▸ **RECORDED INFORMATION**
____

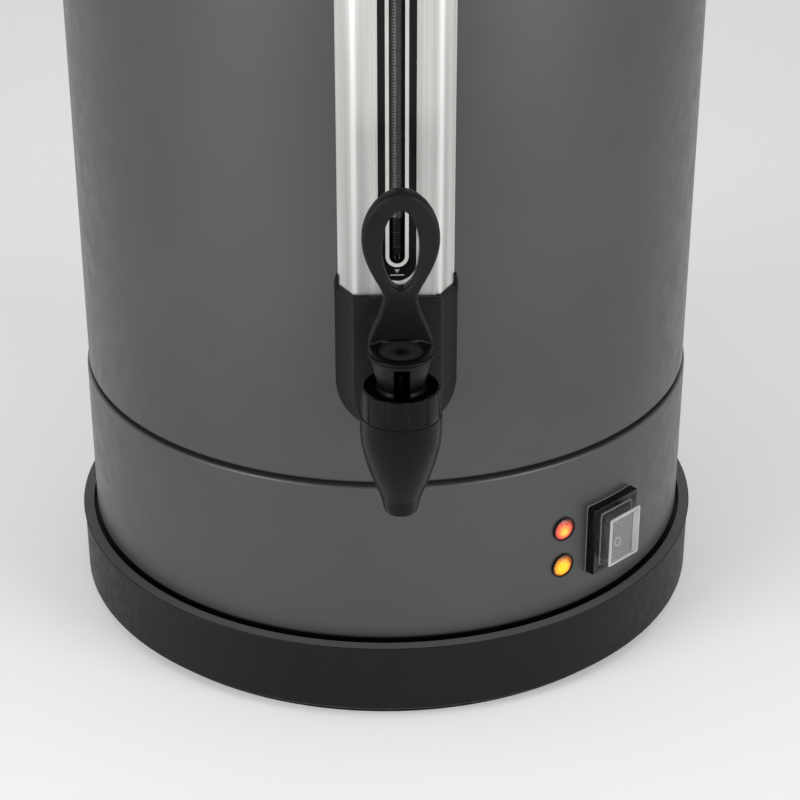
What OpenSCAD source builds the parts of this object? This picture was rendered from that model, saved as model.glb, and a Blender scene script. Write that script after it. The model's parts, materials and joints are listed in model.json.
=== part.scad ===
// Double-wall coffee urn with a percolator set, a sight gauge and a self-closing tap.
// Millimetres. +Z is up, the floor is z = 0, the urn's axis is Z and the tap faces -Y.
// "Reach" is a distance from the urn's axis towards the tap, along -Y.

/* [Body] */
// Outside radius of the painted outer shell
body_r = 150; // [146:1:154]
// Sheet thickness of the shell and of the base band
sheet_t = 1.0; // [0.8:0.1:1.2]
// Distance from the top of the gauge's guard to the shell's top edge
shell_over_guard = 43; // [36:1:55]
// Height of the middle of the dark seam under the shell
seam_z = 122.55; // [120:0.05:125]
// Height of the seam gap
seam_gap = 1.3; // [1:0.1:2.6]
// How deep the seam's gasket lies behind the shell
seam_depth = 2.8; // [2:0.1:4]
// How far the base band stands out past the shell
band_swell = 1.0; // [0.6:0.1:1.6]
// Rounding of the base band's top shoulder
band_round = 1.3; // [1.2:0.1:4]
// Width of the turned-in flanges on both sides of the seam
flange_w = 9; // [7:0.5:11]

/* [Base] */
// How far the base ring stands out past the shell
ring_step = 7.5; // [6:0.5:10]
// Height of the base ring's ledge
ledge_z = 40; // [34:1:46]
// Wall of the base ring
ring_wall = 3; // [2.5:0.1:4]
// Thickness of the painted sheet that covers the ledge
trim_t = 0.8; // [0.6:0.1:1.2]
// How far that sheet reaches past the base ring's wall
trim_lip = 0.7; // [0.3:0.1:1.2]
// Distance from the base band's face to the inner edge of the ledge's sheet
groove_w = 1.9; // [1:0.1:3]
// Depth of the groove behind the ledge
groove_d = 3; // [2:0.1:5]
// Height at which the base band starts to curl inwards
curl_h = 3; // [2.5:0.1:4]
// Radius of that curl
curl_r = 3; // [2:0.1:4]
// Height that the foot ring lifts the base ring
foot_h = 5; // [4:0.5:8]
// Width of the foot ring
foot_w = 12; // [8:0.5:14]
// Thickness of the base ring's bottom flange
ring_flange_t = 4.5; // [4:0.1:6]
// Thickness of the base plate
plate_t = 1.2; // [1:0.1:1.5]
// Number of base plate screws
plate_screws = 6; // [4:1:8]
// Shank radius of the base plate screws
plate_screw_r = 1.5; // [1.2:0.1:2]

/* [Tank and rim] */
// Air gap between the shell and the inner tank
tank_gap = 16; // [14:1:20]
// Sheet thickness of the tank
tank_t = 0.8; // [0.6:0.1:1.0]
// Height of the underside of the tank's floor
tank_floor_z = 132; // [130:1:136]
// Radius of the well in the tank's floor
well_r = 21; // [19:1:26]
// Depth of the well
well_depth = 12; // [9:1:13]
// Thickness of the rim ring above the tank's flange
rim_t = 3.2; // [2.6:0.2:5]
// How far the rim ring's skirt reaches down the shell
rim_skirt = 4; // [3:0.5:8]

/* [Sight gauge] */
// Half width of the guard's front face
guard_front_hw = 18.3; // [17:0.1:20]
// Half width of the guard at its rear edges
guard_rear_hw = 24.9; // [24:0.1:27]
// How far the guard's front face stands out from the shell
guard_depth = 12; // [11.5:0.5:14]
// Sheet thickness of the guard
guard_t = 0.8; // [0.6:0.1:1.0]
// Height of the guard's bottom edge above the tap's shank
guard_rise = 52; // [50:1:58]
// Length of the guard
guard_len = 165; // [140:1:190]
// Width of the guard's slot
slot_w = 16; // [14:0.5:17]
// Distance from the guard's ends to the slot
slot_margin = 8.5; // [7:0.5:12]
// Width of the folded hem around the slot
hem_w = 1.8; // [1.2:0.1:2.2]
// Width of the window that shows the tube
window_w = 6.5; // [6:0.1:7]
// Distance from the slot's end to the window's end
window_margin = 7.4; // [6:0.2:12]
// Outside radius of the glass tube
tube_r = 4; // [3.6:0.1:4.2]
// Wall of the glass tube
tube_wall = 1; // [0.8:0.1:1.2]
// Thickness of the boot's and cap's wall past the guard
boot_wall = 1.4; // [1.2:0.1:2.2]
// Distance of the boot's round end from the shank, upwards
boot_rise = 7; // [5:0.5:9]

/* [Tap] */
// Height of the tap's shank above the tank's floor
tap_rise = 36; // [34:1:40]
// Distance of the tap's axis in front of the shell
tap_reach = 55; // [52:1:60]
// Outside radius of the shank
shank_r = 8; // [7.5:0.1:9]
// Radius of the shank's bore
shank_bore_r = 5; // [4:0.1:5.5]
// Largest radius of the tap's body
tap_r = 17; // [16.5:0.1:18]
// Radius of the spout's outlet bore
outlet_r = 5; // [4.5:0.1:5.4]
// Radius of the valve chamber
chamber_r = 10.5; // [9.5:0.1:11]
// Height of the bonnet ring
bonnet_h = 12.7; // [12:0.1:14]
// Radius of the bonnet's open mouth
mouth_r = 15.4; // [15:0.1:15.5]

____

Using the listing above, reproduce each line without omission.

▸ **ANSWER TO THE PROBLEM**
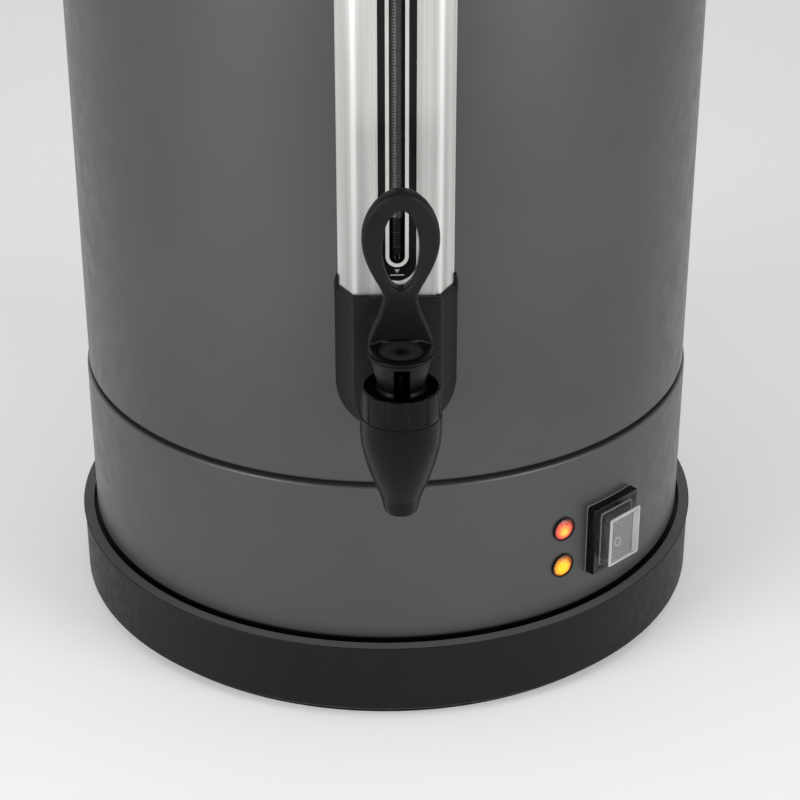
What OpenSCAD source builds the parts of this object? This picture was rendered from that model, saved as model.glb, and a Blender scene script. Write that script after it. The model's parts, materials and joints are listed in model.json.
=== part.scad ===
// Double-wall coffee urn with a percolator set, a sight gauge and a self-closing tap.
// Millimetres. +Z is up, the floor is z = 0, the urn's axis is Z and the tap faces -Y.
// "Reach" is a distance from the urn's axis towards the tap, along -Y.

/* [Body] */
// Outside radius of the painted outer shell
body_r = 150; // [146:1:154]
// Sheet thickness of the shell and of the base band
sheet_t = 1.0; // [0.8:0.1:1.2]
// Distance from the top of the gauge's guard to the shell's top edge
shell_over_guard = 43; // [36:1:55]
// Height of the middle of the dark seam under the shell
seam_z = 122.55; // [120:0.05:125]
// Height of the seam gap
seam_gap = 1.3; // [1:0.1:2.6]
// How deep the seam's gasket lies behind the shell
seam_depth = 2.8; // [2:0.1:4]
// How far the base band stands out past the shell
band_swell = 1.0; // [0.6:0.1:1.6]
// Rounding of the base band's top shoulder
band_round = 1.3; // [1.2:0.1:4]
// Width of the turned-in flanges on both sides of the seam
flange_w = 9; // [7:0.5:11]

/* [Base] */
// How far the base ring stands out past the shell
ring_step = 7.5; // [6:0.5:10]
// Height of the base ring's ledge
ledge_z = 40; // [34:1:46]
// Wall of the base ring
ring_wall = 3; // [2.5:0.1:4]
// Thickness of the painted sheet that covers the ledge
trim_t = 0.8; // [0.6:0.1:1.2]
// How far that sheet reaches past the base ring's wall
trim_lip = 0.7; // [0.3:0.1:1.2]
// Distance from the base band's face to the inner edge of the ledge's sheet
groove_w = 1.9; // [1:0.1:3]
// Depth of the groove behind the ledge
groove_d = 3; // [2:0.1:5]
// Height at which the base band starts to curl inwards
curl_h = 3; // [2.5:0.1:4]
// Radius of that curl
curl_r = 3; // [2:0.1:4]
// Height that the foot ring lifts the base ring
foot_h = 5; // [4:0.5:8]
// Width of the foot ring
foot_w = 12; // [8:0.5:14]
// Thickness of the base ring's bottom flange
ring_flange_t = 4.5; // [4:0.1:6]
// Thickness of the base plate
plate_t = 1.2; // [1:0.1:1.5]
// Number of base plate screws
plate_screws = 6; // [4:1:8]
// Shank radius of the base plate screws
plate_screw_r = 1.5; // [1.2:0.1:2]

/* [Tank and rim] */
// Air gap between the shell and the inner tank
tank_gap = 16; // [14:1:20]
// Sheet thickness of the tank
tank_t = 0.8; // [0.6:0.1:1.0]
// Height of the underside of the tank's floor
tank_floor_z = 132; // [130:1:136]
// Radius of the well in the tank's floor
well_r = 21; // [19:1:26]
// Depth of the well
well_depth = 12; // [9:1:13]
// Thickness of the rim ring above the tank's flange
rim_t = 3.2; // [2.6:0.2:5]
// How far the rim ring's skirt reaches down the shell
rim_skirt = 4; // [3:0.5:8]

/* [Sight gauge] */
// Half width of the guard's front face
guard_front_hw = 18.3; // [17:0.1:20]
// Half width of the guard at its rear edges
guard_rear_hw = 24.9; // [24:0.1:27]
// How far the guard's front face stands out from the shell
guard_depth = 12; // [11.5:0.5:14]
// Sheet thickness of the guard
guard_t = 0.8; // [0.6:0.1:1.0]
// Height of the guard's bottom edge above the tap's shank
guard_rise = 52; // [50:1:58]
// Length of the guard
guard_len = 165; // [140:1:190]
// Width of the guard's slot
slot_w = 16; // [14:0.5:17]
// Distance from the guard's ends to the slot
slot_margin = 8.5; // [7:0.5:12]
// Width of the folded hem around the slot
hem_w = 1.8; // [1.2:0.1:2.2]
// Width of the window that shows the tube
window_w = 6.5; // [6:0.1:7]
// Distance from the slot's end to the window's end
window_margin = 7.4; // [6:0.2:12]
// Outside radius of the glass tube
tube_r = 4; // [3.6:0.1:4.2]
// Wall of the glass tube
tube_wall = 1; // [0.8:0.1:1.2]
// Thickness of the boot's and cap's wall past the guard
boot_wall = 1.4; // [1.2:0.1:2.2]
// Distance of the boot's round end from the shank, upwards
boot_rise = 7; // [5:0.5:9]

/* [Tap] */
// Height of the tap's shank above the tank's floor
tap_rise = 36; // [34:1:40]
// Distance of the tap's axis in front of the shell
tap_reach = 55; // [52:1:60]
// Outside radius of the shank
shank_r = 8; // [7.5:0.1:9]
// Radius of the shank's bore
shank_bore_r = 5; // [4:0.1:5.5]
// Largest radius of the tap's body
tap_r = 17; // [16.5:0.1:18]
// Radius of the spout's outlet bore
outlet_r = 5; // [4.5:0.1:5.4]
// Radius of the valve chamber
chamber_r = 10.5; // [9.5:0.1:11]
// Height of the bonnet ring
bonnet_h = 12.7; // [12:0.1:14]
// Radius of the bonnet's open mouth
mouth_r = 15.4; // [15:0.1:15.5]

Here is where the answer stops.